The cycle usually goes something like this: he kills all your minions, summons a 5/5, then draws a bunch of cards. You keep going for a bit, playing your minions and using the candles to sustain you, but inevitably you run out of cards, and candles. Before long, your hopes of a successful run come to a soul-crushing end.

The easiest (perhaps only) way to beat this boss is to pick the "Cloak of Invisibility" passive treasure if you're offered it. This treasure grants all of your minions permanent stealth, and renders The Darkness' targeted removal useless. If you're not lucky enough to get that in your draft, though, you're not in for a fun time.

1 . King Togwaggle

I've been Togwaggled so many times now it's becoming a joke. King Togwaggle's stupid face is staring at me everytime I close my eyes. Togwaggle's in my dreams too. I keep getting this same one, where it's just me and Togwaggle in a fluorescently lit padded room, and he's holding this big jangling pouch of coins and saying "Do you want the money?" and I'm saying, "Yes, I do! I do want the money!" But every time I reach out to grasp the pouch, Togwaggle pulls it back and throws himself into his chair, his belly rippling disgustingly as he cackles and splutters. 

Image via YouTuber Bamm 

The reason I am so traumatised is because Togwaggle is complete bullshit. He probably isn't even that much harder to beat than The Darkness, but wins our  bullshit ranking due to the sheer amount of infuriating randomness generated by his hero power, which costs three mana and adds a random treasure card to his hand. 

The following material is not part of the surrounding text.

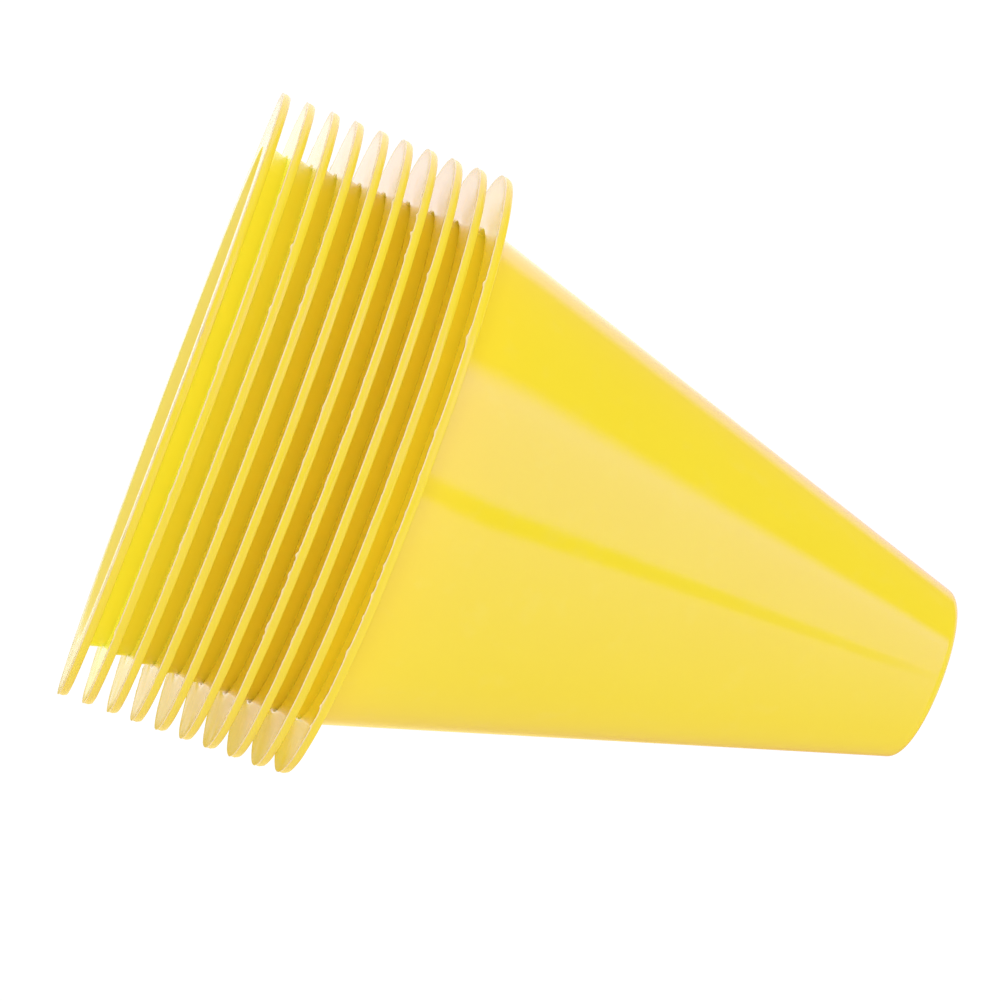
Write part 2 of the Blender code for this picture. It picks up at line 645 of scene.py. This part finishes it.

These treasures vary in quality wildly, but the ones at the top end are almost impossible to contend with. "Dr Boom's Boombox", for example, costs four mana and summons seven boombots. "Wand of Disintegration", which costs three mana, silences and destroys all of your minions. Any advantage you gain against Togwaggle can be snatched away in an excruciating instant.

Basically—Togwaggle gets to decide whether you win or not, and you don't really have any say in the matter. If that isn't peak bullshit, I don't know what is.